Les gains prévisibles de l’extrême droite en Flandre et du PTB en Wallonie, à Bruxelles, mais aussi en Flandre ne faciliteront pas la tâche des partis traditionnels en 2024. Ils feront tout leur possible pour mettre le VB et le PTB dans le même sac et parler du « succès des extrêmes ». Le PTB réagit en adoptant une position « remarquablement modérée », remarque De Standaard. Pour l’establishment capitaliste, relayer la colère est toujours « extrême ». Pour limiter l’espace de l’extrême droite, la gauche doit transformer ce mécontentement en un combat conséquent pour transformer toute la société.
La passivité n’est pas une option
Pour De Croo, le plus grand défi de la dernière année complète de son gouvernement est la compétitivité des entreprises belges. Fin décembre, la Banque Nationale a annoncé que la marge bénéficiaire brute des sociétés non financières avait chuté de 45,1% à 44,9% au troisième trimestre. C’est encore bien au-dessus de celles des pays voisins. Inverser ce léger déclin sera toutefois la priorité absolue et acharnée de De Croo.
C’est du même type de détermination que le mouvement ouvrier a besoin avec un relais politique qui se bat pour défendre ses intérêts et s’engager en faveur de véritables augmentations de salaires, d’investissements publics massifs dans les soins de santé et l’enseignement, de la nationalisation du secteur de l’énergie et d’autres secteurs clés, de la construction de logements sociaux, de l’élimination des listes d’attente…

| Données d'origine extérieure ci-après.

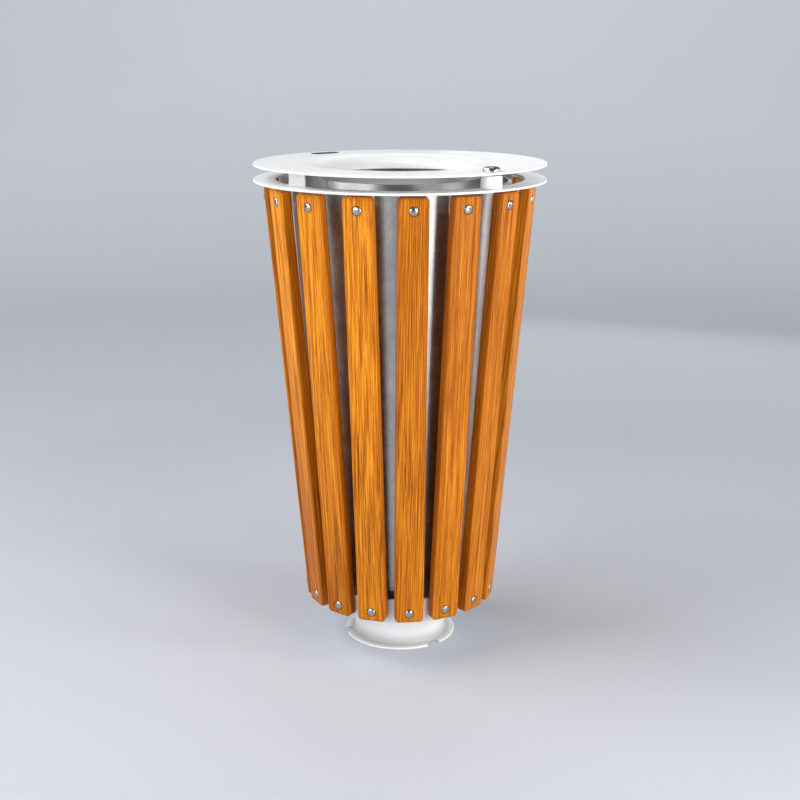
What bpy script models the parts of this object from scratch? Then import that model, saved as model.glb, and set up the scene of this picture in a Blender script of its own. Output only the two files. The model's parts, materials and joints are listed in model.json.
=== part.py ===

Impossible de le faire en attendant les élections et en stopper la lutte sociale par crainte que la chute du gouvernement ne conduise à un gouvernement encore pire. Imposer nos préoccupations au centre du débat public, cela ne se fait que par la lutte. En organisant notre colère et en construisant un rapport de forces. En démontrant dans la pratique que seul le mouvement ouvrier offre une alternative à la misère sociale des politiciens capitalistes. C’est par l’unité dans la lutte que nous pouvons repousser la division et la haine réactionnaires. Une approche socialiste de la lutte sociale et du changement de société est sérieusement nécessaire aujourd’hui.